Philosophical & Natural: The double identity of causation in the Hume’s Treatise
DOI:
https://doi.org/10.4013/fsu.2012.132.02Resumen
In his theory of relations, Hume classifies two kinds of them, viz. natural and philosophical relations. However, he is not concerned about explaining adequately his criteria for classifying a relation as natural or philosophical. In one of his rare statements about this issue in the Treatise of Human Nature (1739), he suggests that the relation of cause and effect, in particular, can be classified as both a philosophical and a natural relation.
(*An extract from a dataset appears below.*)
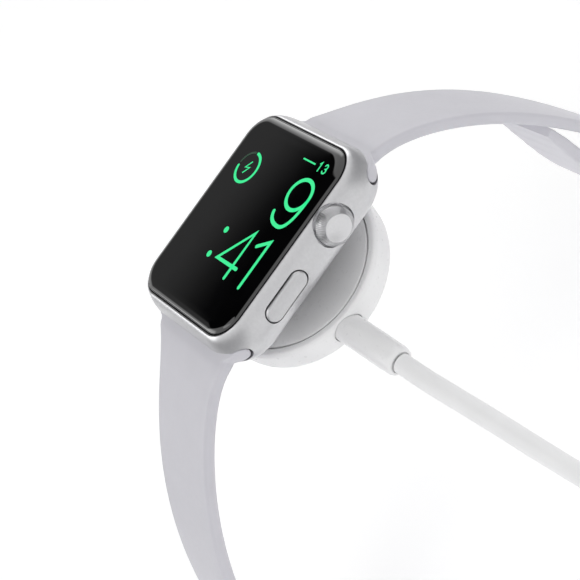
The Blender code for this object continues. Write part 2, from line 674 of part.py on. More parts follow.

By putting together passages like this, I aim to reconstruct Hume’s theory of relations of cause and effect, starting from the long argument he develops in almost the whole third part of the first book of the Treatise. I interpret this argument as the foundation of the possibility and, especially, the necessity of moving between these two ways of classifying causality, i.e. from its initial condition as a philosophical relation to its condition as a natural relation. Given this twofold definition of causation, my goal is also to identify a pragmatic justification for the permanence of the philosophical definition of causation, even though, according to Hume himself, it is conceptually precarious and partial. I argue that the rules for judging cause and effect, strategically placed at the end of the long argument for the naturalization of causality, partially include that justification. Finally, on the basis of this double foundation of causality (viz. as natural and philosophical, as conceptual and pragmatic), I suggest a reinterpretation of Hume’s view of causality as mere regularity, without giving up the criticism addressed to it by Kemp Smith and his followers.
Key words: causality, Hume, David (1711-1776), relations, induction, pragmatics of inquiry.